» **Task to complete**
The listing must be reproduced in full, exactly as it stands.

» **Data segment**
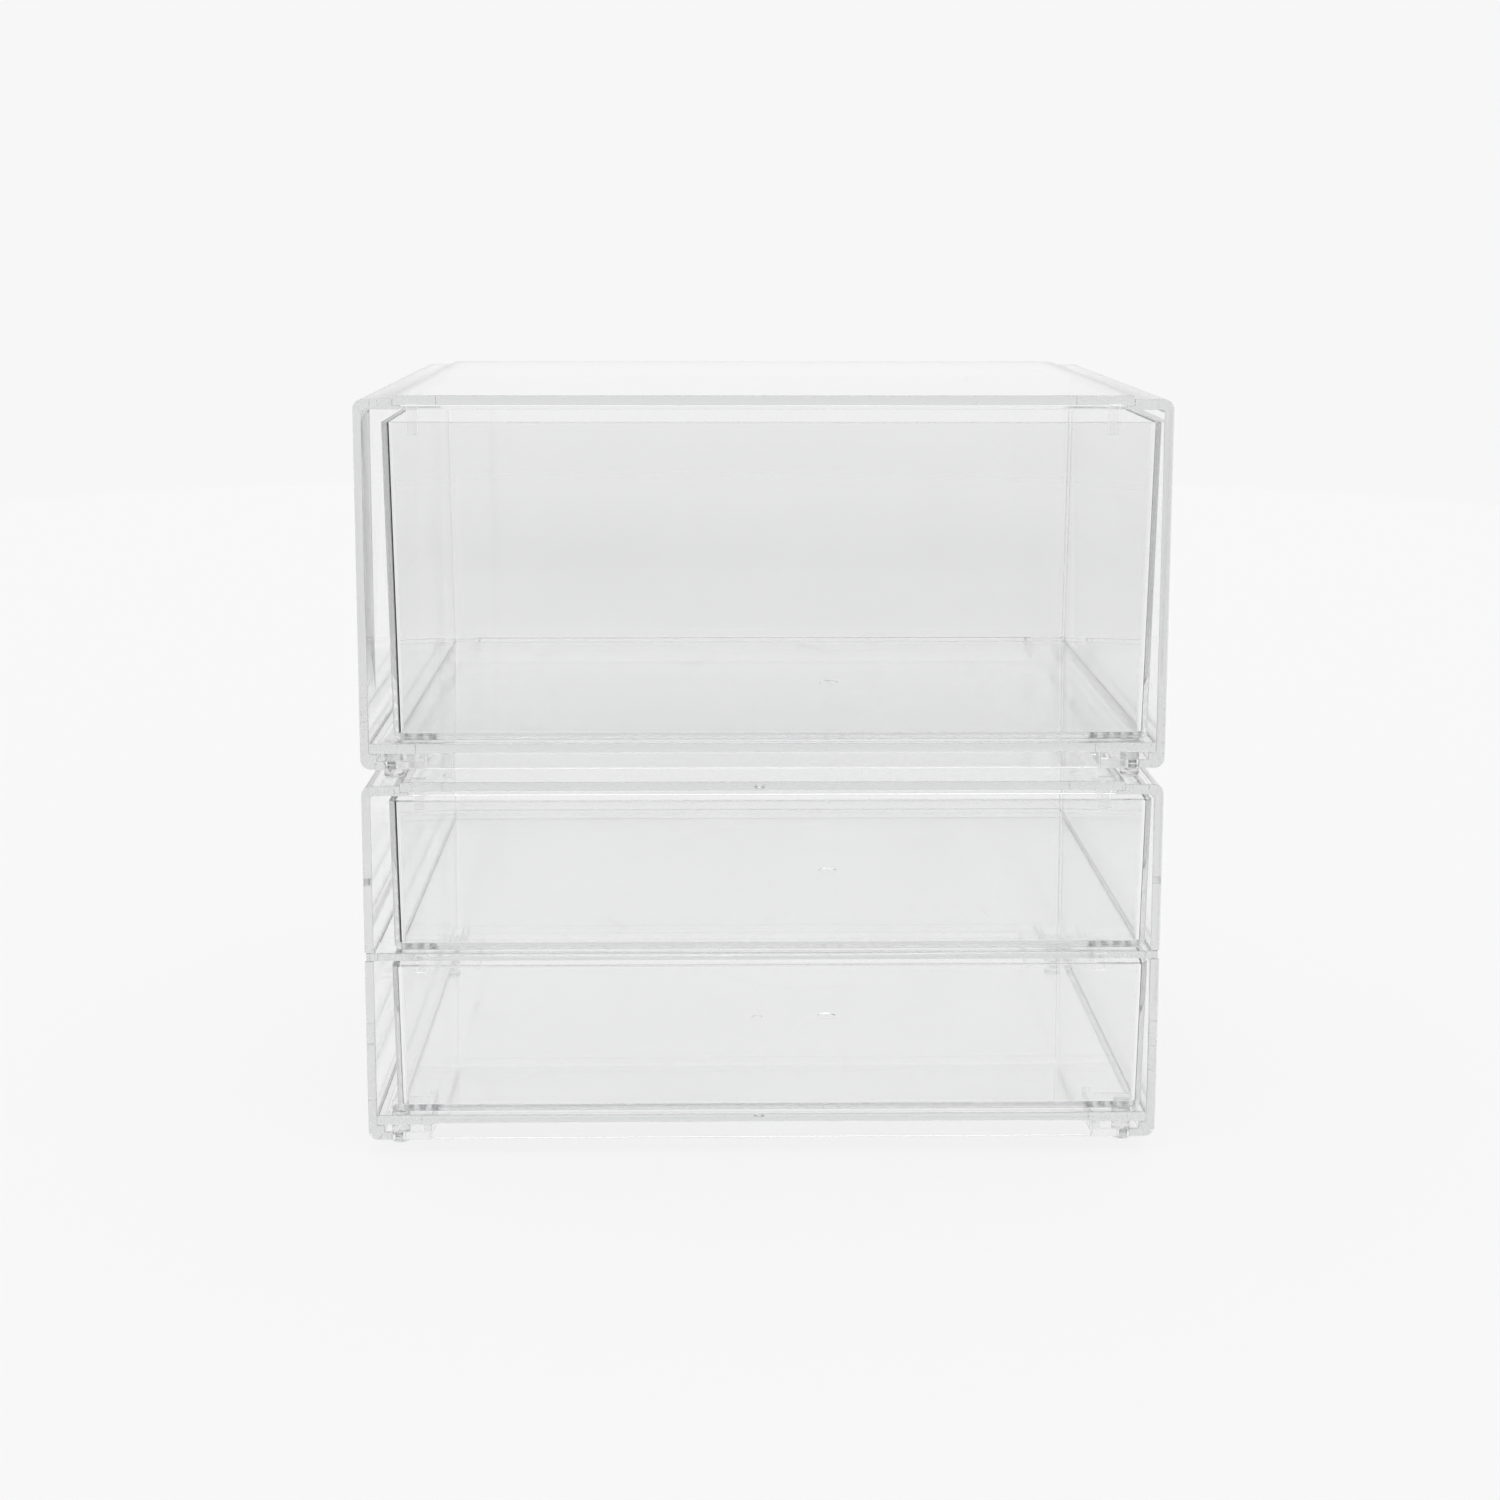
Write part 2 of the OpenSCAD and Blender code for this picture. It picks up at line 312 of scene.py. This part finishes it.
def side_outline(base, top, outside, inwards):
    """Section of a side panel, from its lower to its upper edge. inwards is 1 or -1 in x."""
    ceiling = top - PANEL_THICK
    c, f = LONG_CORNER, INNER_FILLET
    run = arc((c, base + c), c, 180, 270, CORNER_STEPS)
    ledge_top = base + SKIRT - AIR
    run += [(WALL + LEDGE, base), (WALL + LEDGE, ledge_top), (WALL, ledge_top)]
    run += arc((WALL + f, ceiling - f), f, 180, 90, FILLET_STEPS)
    lip_top = ceiling + LIP_THICK - AIR
    run += [(LIP_REACH, ceiling), (LIP_REACH, lip_top), (FLANGE_REACH, lip_top)]
    run += [(FLANGE_REACH, top)]
    run += arc((c, top - c), c, 90, 180, CORNER_STEPS)
    return [(outside + inwards * x, z) for x, z in run]


def sole_outline(base, outside, inwards):
    """Section of a sole: a flat flange that ends in a rib under the bottom panel."""
    start = WALL + LEDGE - OVERLAP
    rib_top = base + SKIRT - AIR
    run = [(start, base), (SOLE_REACH, base), (SOLE_REACH, rib_top)]
    run += [(SOLE_REACH - LEDGE, rib_top), (SOLE_REACH - LEDGE, base + SOLE_THICK)]
    run += [(start, base + SOLE_THICK)]
    return [(outside + inwards * x, z) for x, z in run]


SHELF_THICK = 2.5 * MM
shelf_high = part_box("shelf")[1]
back_low, back_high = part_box("lower_back_panel")
shelf_bottom = shelf_high.z - SHELF_THICK

for unit in UNITS:
    for side, word in ((LEFT, "left"), (RIGHT, "right")):
        node = f"{unit}_{word}_side"
        low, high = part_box(node)
        outside = low.x if side == LEFT else high.x
        inwards = -side
        wall = extrusion(side_outline(low.z, high.z, outside, inwards), low.y, high.y)
        inner = outside + inwards * WALL
        rib_x = sorted((inner - inwards * OVERLAP, inner + inwards * REAR_RIB))
        rib_back = high.y - BACK_THICK
        rib = block((rib_x[0], rib_back - REAR_RIB, low.z + SKIRT + PANEL_THICK + AIR),
                    (rib_x[1], rib_back - AIR, high.z - PANEL_THICK + OVERLAP))
        soles = [extrusion(sole_outline(low.z, outside, inwards), y0, y0 + SOLE_LENGTH)
                 for y0 in (low.y, high.y - SOLE_LENGTH)]
        foot_x = outside + inwards * FOOT_IN
        cuts = [pin(foot_x, y, low.z - REACH, low.z + SOLE_THICK + REACH, PEG_HOLE)
                for y in (low.y + FOOT_SETBACK, high.y - FOOT_SETBACK)]
        if node == "upper_left_side":
            cuts.append(lead_in(inner, -inwards, low.y, low.z + SKIRT + PANEL_THICK + LEAD_LOW,
                                high.z - PANEL_THICK - INNER_FILLET))
        if unit == "lower":
            notch_x = sorted((outside - inwards * REACH, inner + inwards * REACH))
            rear_y = rib_back - REAR_RIB - EAR_FROM_REAR
            for y0, y1 in ((low.y - REACH, low.y + EAR_LENGTH + PLAY),
                           (rear_y - EAR_LENGTH - PLAY, rear_y + PLAY)):
                cuts.append(block((notch_x[0], y0, shelf_bottom - PLAY),
                                  (notch_x[1], y1, shelf_high.z + PLAY)))
        panel = moulding(f"{unit}_{word}_wall", wall, added=[rib, *soles], cut=cuts)
        seat(panel, node, f"{unit}_casing", casing_clear)

# ---------- Back panels ----------
# A flat plate of the same clear styrene closes the back of each casing. It stands between
# the side walls, behind their upright ribs, and its upper corners clear the fillets.
BACK_CORNER = INNER_FILLET + 4 * PLAY
BACK_STEPS = 5

for unit in UNITS:
    node = f"{unit}_back_panel"
    low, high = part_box(node)
    r, top = BACK_CORNER, high.z - AIR
    plate = [(low.x, low.z + AIR), (high.x, low.z + AIR)]
    plate += arc((high.x - r, top - r), r, 0, 90, BACK_STEPS)
    plate += arc((low.x + r, top - r), r, 90, 180, BACK_STEPS)
    panel = moulding(f"{unit}_rear_plate", extrusion(plate, low.y, high.y))
    seat(panel, node, f"{unit}_casing", casing_clear)

# ---------- Bottom panels ----------
# The floor of a casing is a flat plate that lies on the ledges and ribs of the two sides.
# A skirt hangs from its front and back edges, and the gate left a round dimple below.
SKIRT_THICK = 2.6 * MM
SKIRT_END = 0.1 * MM
GATE_RADIUS = 1.7 * MM
GATE_DEEP = 0.3 * MM


def gate_dimple(x, y, surface, up, radius=GATE_RADIUS):
    """The hollow that a moulding gate leaves: it goes up or down from a surface."""
    z0, z1 = sorted((surface - up * REACH, surface + up * GATE_DEEP))
    return pin(x, y, z0, z1, radius)


for unit in UNITS:
    node = f"{unit}_bottom_panel"
    low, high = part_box(node)
    plate_z = high.z - PANEL_THICK
    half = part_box(f"{unit}_right_side")[1].x - SOLE_REACH - SKIRT_END
    plate = block((low.x, low.y, plate_z), tuple(high))
    skirts = [block((-half, low.y, low.z), (half, low.y + SKIRT_THICK, plate_z + REACH)),
              block((-half, high.y - SKIRT_THICK, low.z), (half, high.y, plate_z + REACH))]
    panel = moulding(f"{unit}_floor_plate", plate, added=skirts,
                     cut=[gate_dimple(0, 0, plate_z, 1)])
    seat(panel, node, f"{unit}_casing", casing_clear)

# ---------- Shelf ----------
# The lower casing is divided by a thin clear shelf. Its four ears plug into the notches of
# the side walls, and two tabs under its front edge stop the drawer below.
STOP_WIDE = 3.7 * MM
STOP_THICK = 2 * MM
STOP_X = 108 * MM
STOP_SETBACK = 8 * MM


def stop_tabs(front, bottom, top):
    """Two short tabs that hang into a drawer and catch its back wall."""
    return [block((x - STOP_WIDE / 2, front + STOP_SETBACK, bottom),
                  (x + STOP_WIDE / 2, front + STOP_SETBACK + STOP_THICK, top))
            for x in (-STOP_X, STOP_X)]


low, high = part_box("shelf")
underside = high.z - SHELF_THICK
half = back_high.x
plate = block((-half, low.y, underside), (half, high.y, high.z))
rear_y = back_low.y - REAR_RIB - EAR_FROM_REAR
ears = [block((low.x, y0, underside), (high.x, y1, high.z))
        for y0, y1 in ((low.y, low.y + EAR_LENGTH), (rear_y - EAR_LENGTH, rear_y))]
panel = moulding("shelf_plate", plate, added=ears + stop_tabs(low.y, low.z, underside + REACH))
seat(panel, "shelf", "lower_casing", casing_clear)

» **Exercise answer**
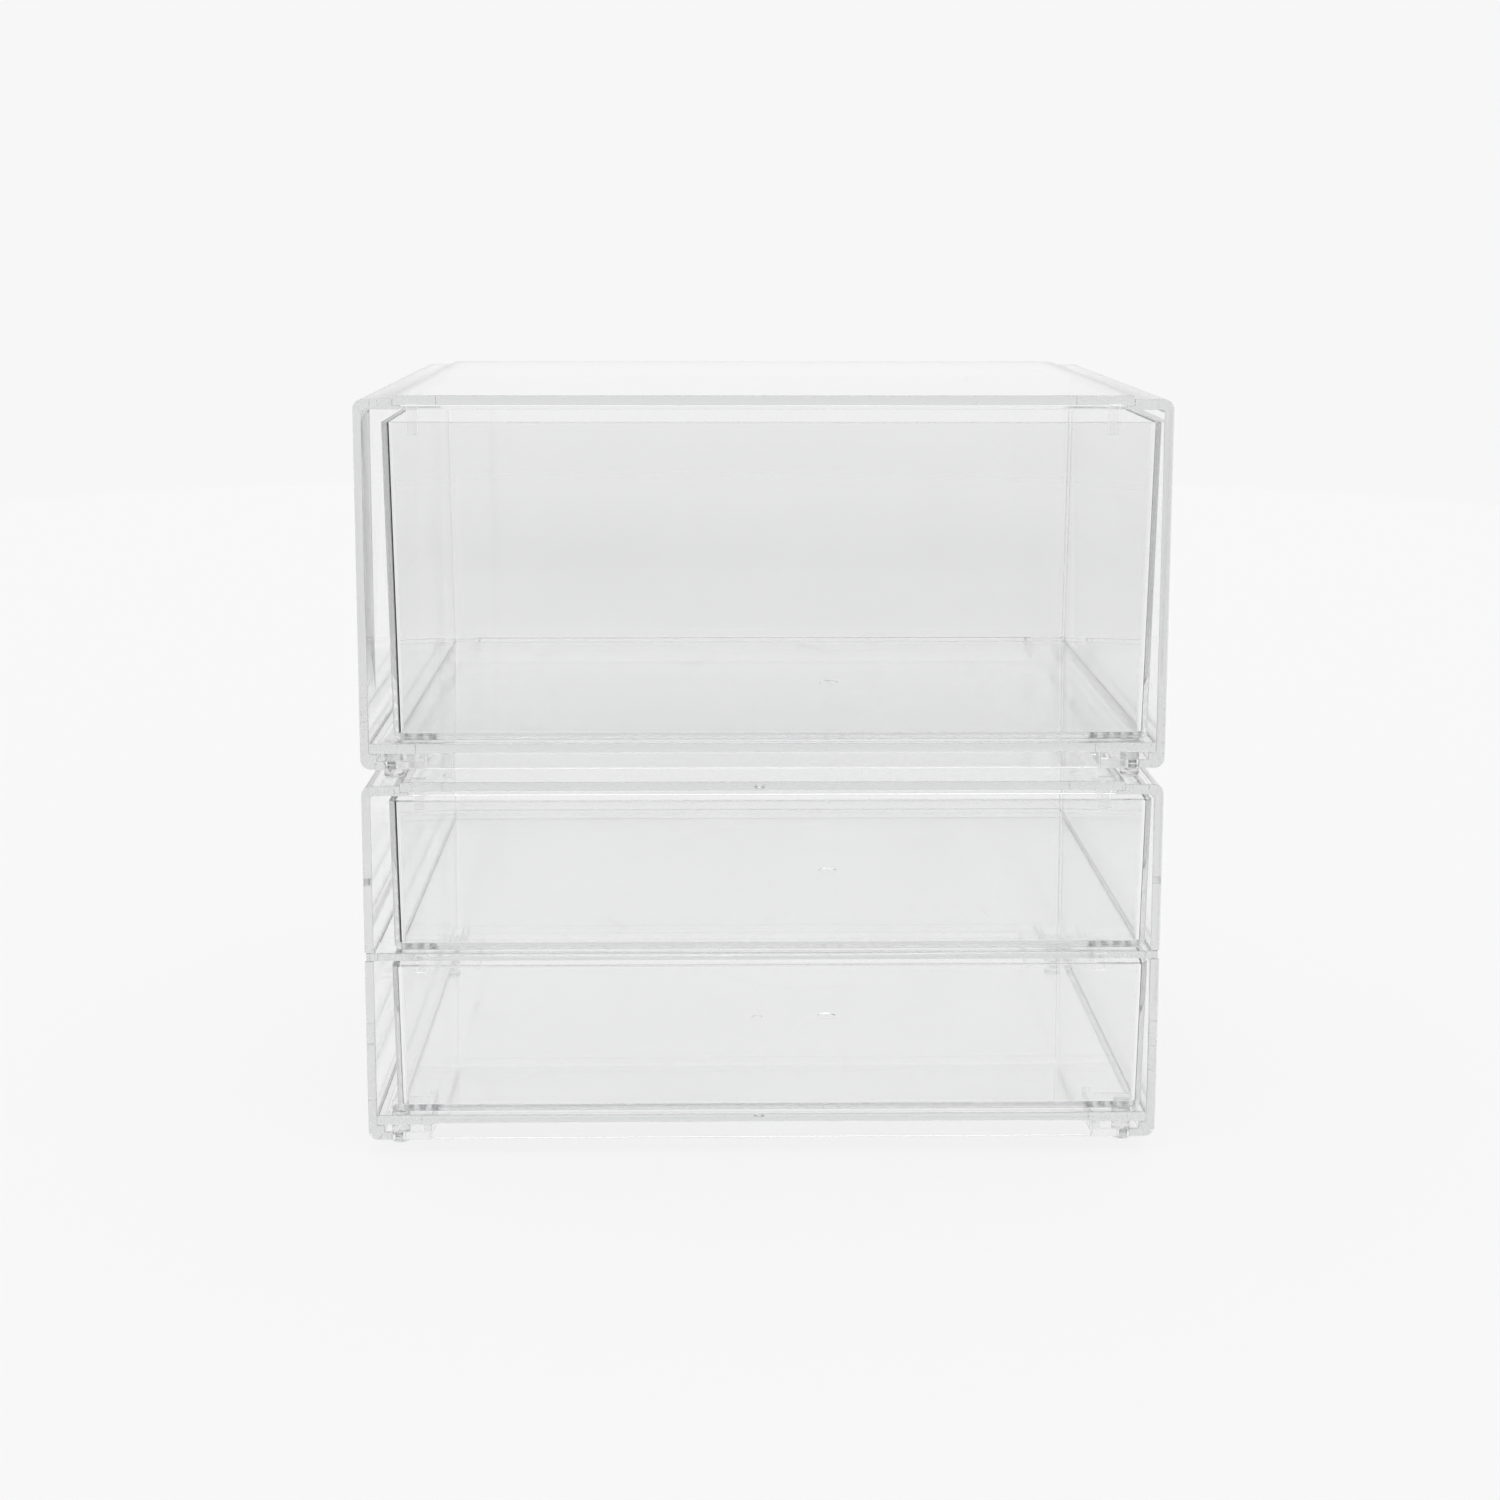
Write part 2 of the OpenSCAD and Blender code for this picture. It picks up at line 312 of scene.py. This part finishes it.
def side_outline(base, top, outside, inwards):
    """Section of a side panel, from its lower to its upper edge. inwards is 1 or -1 in x."""
    ceiling = top - PANEL_THICK
    c, f = LONG_CORNER, INNER_FILLET
    run = arc((c, base + c), c, 180, 270, CORNER_STEPS)
    ledge_top = base + SKIRT - AIR
    run += [(WALL + LEDGE, base), (WALL + LEDGE, ledge_top), (WALL, ledge_top)]
    run += arc((WALL + f, ceiling - f), f, 180, 90, FILLET_STEPS)
    lip_top = ceiling + LIP_THICK - AIR
    run += [(LIP_REACH, ceiling), (LIP_REACH, lip_top), (FLANGE_REACH, lip_top)]
    run += [(FLANGE_REACH, top)]
    run += arc((c, top - c), c, 90, 180, CORNER_STEPS)
    return [(outside + inwards * x, z) for x, z in run]


def sole_outline(base, outside, inwards):
    """Section of a sole: a flat flange that ends in a rib under the bottom panel."""
    start = WALL + LEDGE - OVERLAP
    rib_top = base + SKIRT - AIR
    run = [(start, base), (SOLE_REACH, base), (SOLE_REACH, rib_top)]
    run += [(SOLE_REACH - LEDGE, rib_top), (SOLE_REACH - LEDGE, base + SOLE_THICK)]
    run += [(start, base + SOLE_THICK)]
    return [(outside + inwards * x, z) for x, z in run]


SHELF_THICK = 2.5 * MM
shelf_high = part_box("shelf")[1]
back_low, back_high = part_box("lower_back_panel")
shelf_bottom = shelf_high.z - SHELF_THICK

for unit in UNITS:
    for side, word in ((LEFT, "left"), (RIGHT, "right")):
        node = f"{unit}_{word}_side"
        low, high = part_box(node)
        outside = low.x if side == LEFT else high.x
        inwards = -side
        wall = extrusion(side_outline(low.z, high.z, outside, inwards), low.y, high.y)
        inner = outside + inwards * WALL
        rib_x = sorted((inner - inwards * OVERLAP, inner + inwards * REAR_RIB))
        rib_back = high.y - BACK_THICK
        rib = block((rib_x[0], rib_back - REAR_RIB, low.z + SKIRT + PANEL_THICK + AIR),
                    (rib_x[1], rib_back - AIR, high.z - PANEL_THICK + OVERLAP))
        soles = [extrusion(sole_outline(low.z, outside, inwards), y0, y0 + SOLE_LENGTH)
                 for y0 in (low.y, high.y - SOLE_LENGTH)]
        foot_x = outside + inwards * FOOT_IN
        cuts = [pin(foot_x, y, low.z - REACH, low.z + SOLE_THICK + REACH, PEG_HOLE)
                for y in (low.y + FOOT_SETBACK, high.y - FOOT_SETBACK)]
        if node == "upper_left_side":
            cuts.append(lead_in(inner, -inwards, low.y, low.z + SKIRT + PANEL_THICK + LEAD_LOW,
                                high.z - PANEL_THICK - INNER_FILLET))
        if unit == "lower":
            notch_x = sorted((outside - inwards * REACH, inner + inwards * REACH))
            rear_y = rib_back - REAR_RIB - EAR_FROM_REAR
            for y0, y1 in ((low.y - REACH, low.y + EAR_LENGTH + PLAY),
                           (rear_y - EAR_LENGTH - PLAY, rear_y + PLAY)):
                cuts.append(block((notch_x[0], y0, shelf_bottom - PLAY),
                                  (notch_x[1], y1, shelf_high.z + PLAY)))
        panel = moulding(f"{unit}_{word}_wall", wall, added=[rib, *soles], cut=cuts)
        seat(panel, node, f"{unit}_casing", casing_clear)

# ---------- Back panels ----------
# A flat plate of the same clear styrene closes the back of each casing. It stands between
# the side walls, behind their upright ribs, and its upper corners clear the fillets.
BACK_CORNER = INNER_FILLET + 4 * PLAY
BACK_STEPS = 5

for unit in UNITS:
    node = f"{unit}_back_panel"
    low, high = part_box(node)
    r, top = BACK_CORNER, high.z - AIR
    plate = [(low.x, low.z + AIR), (high.x, low.z + AIR)]
    plate += arc((high.x - r, top - r), r, 0, 90, BACK_STEPS)
    plate += arc((low.x + r, top - r), r, 90, 180, BACK_STEPS)
    panel = moulding(f"{unit}_rear_plate", extrusion(plate, low.y, high.y))
    seat(panel, node, f"{unit}_casing", casing_clear)

# ---------- Bottom panels ----------
# The floor of a casing is a flat plate that lies on the ledges and ribs of the two sides.
# A skirt hangs from its front and back edges, and the gate left a round dimple below.
SKIRT_THICK = 2.6 * MM
SKIRT_END = 0.1 * MM
GATE_RADIUS = 1.7 * MM
GATE_DEEP = 0.3 * MM


def gate_dimple(x, y, surface, up, radius=GATE_RADIUS):
    """The hollow that a moulding gate leaves: it goes up or down from a surface."""
    z0, z1 = sorted((surface - up * REACH, surface + up * GATE_DEEP))
    return pin(x, y, z0, z1, radius)


for unit in UNITS:
    node = f"{unit}_bottom_panel"
    low, high = part_box(node)
    plate_z = high.z - PANEL_THICK
    half = part_box(f"{unit}_right_side")[1].x - SOLE_REACH - SKIRT_END
    plate = block((low.x, low.y, plate_z), tuple(high))
    skirts = [block((-half, low.y, low.z), (half, low.y + SKIRT_THICK, plate_z + REACH)),
              block((-half, high.y - SKIRT_THICK, low.z), (half, high.y, plate_z + REACH))]
    panel = moulding(f"{unit}_floor_plate", plate, added=skirts,
                     cut=[gate_dimple(0, 0, plate_z, 1)])
    seat(panel, node, f"{unit}_casing", casing_clear)

# ---------- Shelf ----------
# The lower casing is divided by a thin clear shelf. Its four ears plug into the notches of
# the side walls, and two tabs under its front edge stop the drawer below.
STOP_WIDE = 3.7 * MM
STOP_THICK = 2 * MM
STOP_X = 108 * MM
STOP_SETBACK = 8 * MM


def stop_tabs(front, bottom, top):
    """Two short tabs that hang into a drawer and catch its back wall."""
    return [block((x - STOP_WIDE / 2, front + STOP_SETBACK, bottom),
                  (x + STOP_WIDE / 2, front + STOP_SETBACK + STOP_THICK, top))
            for x in (-STOP_X, STOP_X)]


low, high = part_box("shelf")
underside = high.z - SHELF_THICK
half = back_high.x
plate = block((-half, low.y, underside), (half, high.y, high.z))
rear_y = back_low.y - REAR_RIB - EAR_FROM_REAR
ears = [block((low.x, y0, underside), (high.x, y1, high.z))
        for y0, y1 in ((low.y, low.y + EAR_LENGTH), (rear_y - EAR_LENGTH, rear_y))]
panel = moulding("shelf_plate", plate, added=ears + stop_tabs(low.y, low.z, underside + REACH))
seat(panel, "shelf", "lower_casing", casing_clear)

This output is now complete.